Syllabus Section: Economy

Why in News?

In a bid to curb pollution and motivate people to switch to environment-friendly alternatives, the road transport ministry decided to impose additional taxes on old vehicles that are unfit for roads as 'green taxes'.

What is Green Tax?

The central government approved a proposal to levy a "Green Tax" on old vehicles that are considered polluting to the environment. As part of the proposal transport vehicles older than 8 years could be charged a tax at the rate of 10-25 percent of road tax at the time of renewal of fitness certificate.

Significance of the Move:

Green Tax has been proposed to dissuade people from using vehicles that damage the environment, motivate them to switch to newer, less polluting vehicles and to reduce overall pollution level and make the polluter pay for it.

Key highlights:

• For personal vehicles, the tax would have to be paid at the time of mandatory renewal of registration certificate after 15 years.

• Currently, all commercial vehicles need to get a fitness certificate renewed every year after the first two years.

• The tax could be as high as 50 percent of road tax in most polluted cities like Delhi-NCR while there may be a differential rate for petrol and diesel vehicles.

•  Diesel vehicles that are considered more polluting than petrol may attract a higher rate.
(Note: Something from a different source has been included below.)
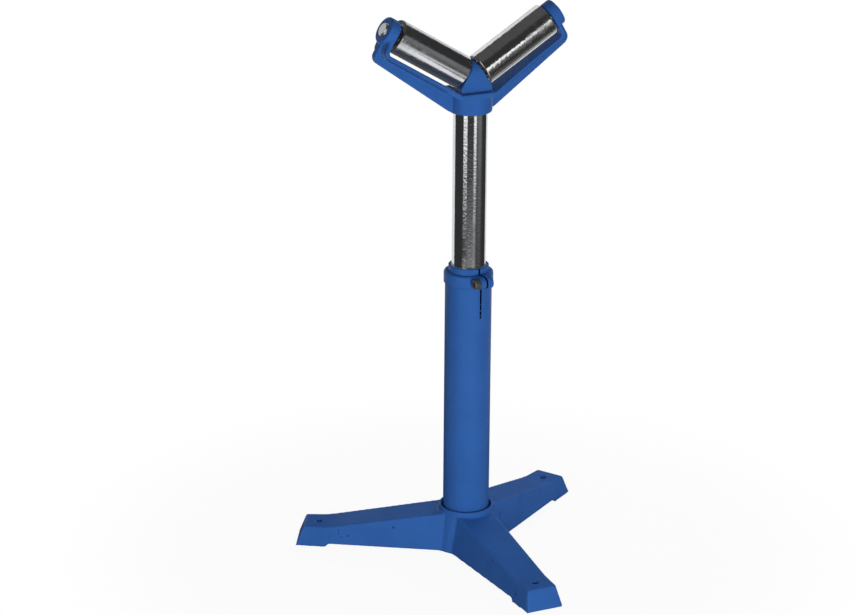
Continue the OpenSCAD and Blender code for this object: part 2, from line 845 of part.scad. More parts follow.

• Revenue collected from the Green Tax to be kept in a separate account and used for tackling pollution, and for states to set up state-of-art facilities for emission monitoring,

Vehicles like strong hybrids, electric vehicles, and those running on alternate fuels like CNG, ethanol, and LPG will be exempted. Public transport vehicles, such as city buses, will be paying lower Green Tax, meanwhile, vehicles used in farming, such as tractors, harvester, tiller, etc to be exempted entirely.